↓↓↓
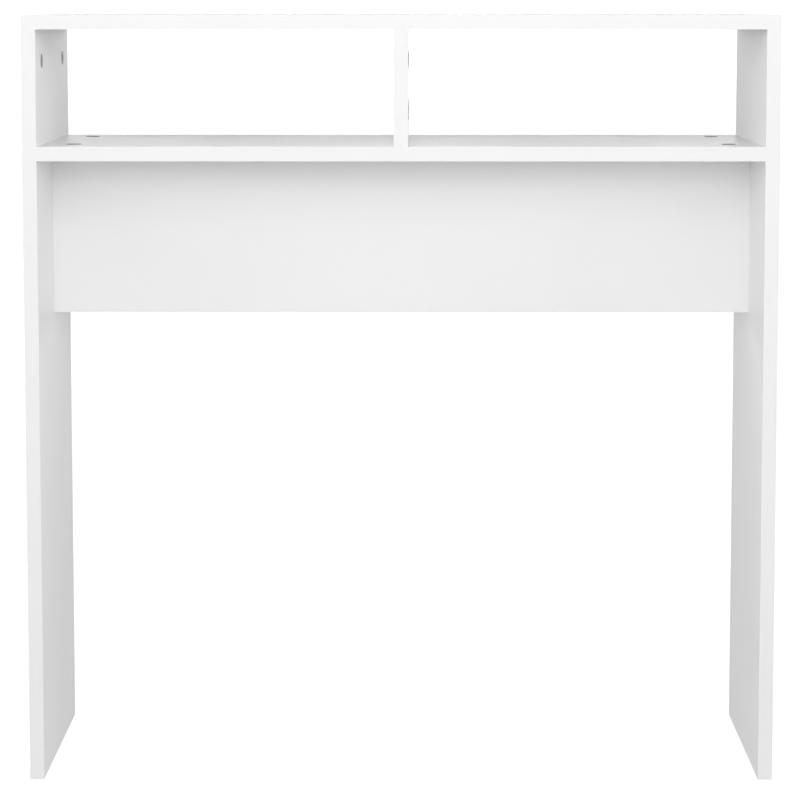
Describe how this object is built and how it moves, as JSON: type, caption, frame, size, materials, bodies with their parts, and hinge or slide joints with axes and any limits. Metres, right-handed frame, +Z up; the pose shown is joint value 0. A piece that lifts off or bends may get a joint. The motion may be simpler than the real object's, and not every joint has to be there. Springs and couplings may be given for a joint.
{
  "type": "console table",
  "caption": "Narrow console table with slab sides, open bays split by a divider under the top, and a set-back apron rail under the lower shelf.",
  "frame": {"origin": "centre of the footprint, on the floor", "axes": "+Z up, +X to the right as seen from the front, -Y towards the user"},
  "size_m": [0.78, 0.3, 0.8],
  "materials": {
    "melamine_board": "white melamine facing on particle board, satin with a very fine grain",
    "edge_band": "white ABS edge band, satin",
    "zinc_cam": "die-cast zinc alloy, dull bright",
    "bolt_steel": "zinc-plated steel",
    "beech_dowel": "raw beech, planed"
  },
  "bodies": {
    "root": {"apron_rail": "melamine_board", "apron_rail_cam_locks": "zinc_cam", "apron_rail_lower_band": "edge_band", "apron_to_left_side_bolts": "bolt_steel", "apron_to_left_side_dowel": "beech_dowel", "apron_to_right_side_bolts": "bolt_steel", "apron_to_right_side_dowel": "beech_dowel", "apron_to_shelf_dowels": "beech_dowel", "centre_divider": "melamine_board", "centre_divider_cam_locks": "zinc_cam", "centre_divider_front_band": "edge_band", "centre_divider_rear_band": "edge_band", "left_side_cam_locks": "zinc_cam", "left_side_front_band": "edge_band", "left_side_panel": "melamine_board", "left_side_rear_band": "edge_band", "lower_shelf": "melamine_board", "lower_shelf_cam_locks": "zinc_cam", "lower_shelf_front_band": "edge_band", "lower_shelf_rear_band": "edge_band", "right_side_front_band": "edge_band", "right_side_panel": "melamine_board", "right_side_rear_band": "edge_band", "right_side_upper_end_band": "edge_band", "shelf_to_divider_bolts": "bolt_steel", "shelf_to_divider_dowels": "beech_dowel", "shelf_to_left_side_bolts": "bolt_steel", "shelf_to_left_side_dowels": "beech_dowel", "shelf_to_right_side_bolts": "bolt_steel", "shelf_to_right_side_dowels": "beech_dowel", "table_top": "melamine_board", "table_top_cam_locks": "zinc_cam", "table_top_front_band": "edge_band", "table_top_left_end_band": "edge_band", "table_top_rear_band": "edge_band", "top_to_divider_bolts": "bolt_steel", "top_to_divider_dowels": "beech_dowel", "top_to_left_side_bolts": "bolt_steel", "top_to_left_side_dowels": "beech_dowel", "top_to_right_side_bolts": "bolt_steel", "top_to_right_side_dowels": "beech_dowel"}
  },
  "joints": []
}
↑↑↑
TASK GOAL: Word for word, write out the data.

SOLUTION FOR THIS TASK:
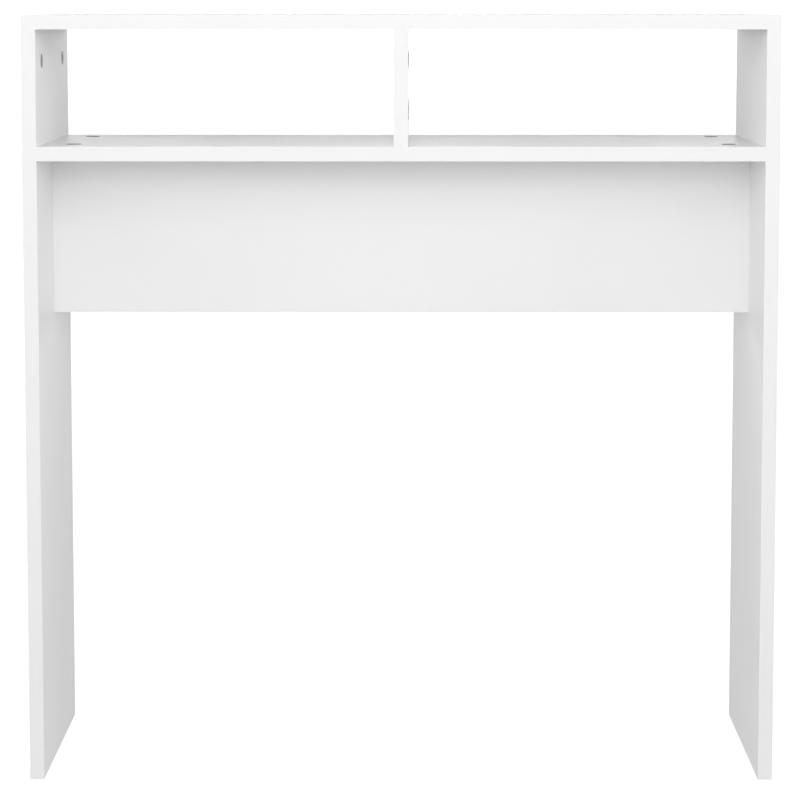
Describe how this object is built and how it moves, as JSON: type, caption, frame, size, materials, bodies with their parts, and hinge or slide joints with axes and any limits. Metres, right-handed frame, +Z up; the pose shown is joint value 0. A piece that lifts off or bends may get a joint. The motion may be simpler than the real object's, and not every joint has to be there. Springs and couplings may be given for a joint.
{
  "type": "console table",
  "caption": "Narrow console table with slab sides, open bays split by a divider under the top, and a set-back apron rail under the lower shelf.",
  "frame": {"origin": "centre of the footprint, on the floor", "axes": "+Z up, +X to the right as seen from the front, -Y towards the user"},
  "size_m": [0.78, 0.3, 0.8],
  "materials": {
    "melamine_board": "white melamine facing on particle board, satin with a very fine grain",
    "edge_band": "white ABS edge band, satin",
    "zinc_cam": "die-cast zinc alloy, dull bright",
    "bolt_steel": "zinc-plated steel",
    "beech_dowel": "raw beech, planed"
  },
  "bodies": {
    "root": {"apron_rail": "melamine_board", "apron_rail_cam_locks": "zinc_cam", "apron_rail_lower_band": "edge_band", "apron_to_left_side_bolts": "bolt_steel", "apron_to_left_side_dowel": "beech_dowel", "apron_to_right_side_bolts": "bolt_steel", "apron_to_right_side_dowel": "beech_dowel", "apron_to_shelf_dowels": "beech_dowel", "centre_divider": "melamine_board", "centre_divider_cam_locks": "zinc_cam", "centre_divider_front_band": "edge_band", "centre_divider_rear_band": "edge_band", "left_side_cam_locks": "zinc_cam", "left_side_front_band": "edge_band", "left_side_panel": "melamine_board", "left_side_rear_band": "edge_band", "lower_shelf": "melamine_board", "lower_shelf_cam_locks": "zinc_cam", "lower_shelf_front_band": "edge_band", "lower_shelf_rear_band": "edge_band", "right_side_front_band": "edge_band", "right_side_panel": "melamine_board", "right_side_rear_band": "edge_band", "right_side_upper_end_band": "edge_band", "shelf_to_divider_bolts": "bolt_steel", "shelf_to_divider_dowels": "beech_dowel", "shelf_to_left_side_bolts": "bolt_steel", "shelf_to_left_side_dowels": "beech_dowel", "shelf_to_right_side_bolts": "bolt_steel", "shelf_to_right_side_dowels": "beech_dowel", "table_top": "melamine_board", "table_top_cam_locks": "zinc_cam", "table_top_front_band": "edge_band", "table_top_left_end_band": "edge_band", "table_top_rear_band": "edge_band", "top_to_divider_bolts": "bolt_steel", "top_to_divider_dowels": "beech_dowel", "top_to_left_side_bolts": "bolt_steel", "top_to_left_side_dowels": "beech_dowel", "top_to_right_side_bolts": "bolt_steel", "top_to_right_side_dowels": "beech_dowel"}
  },
  "joints": []
}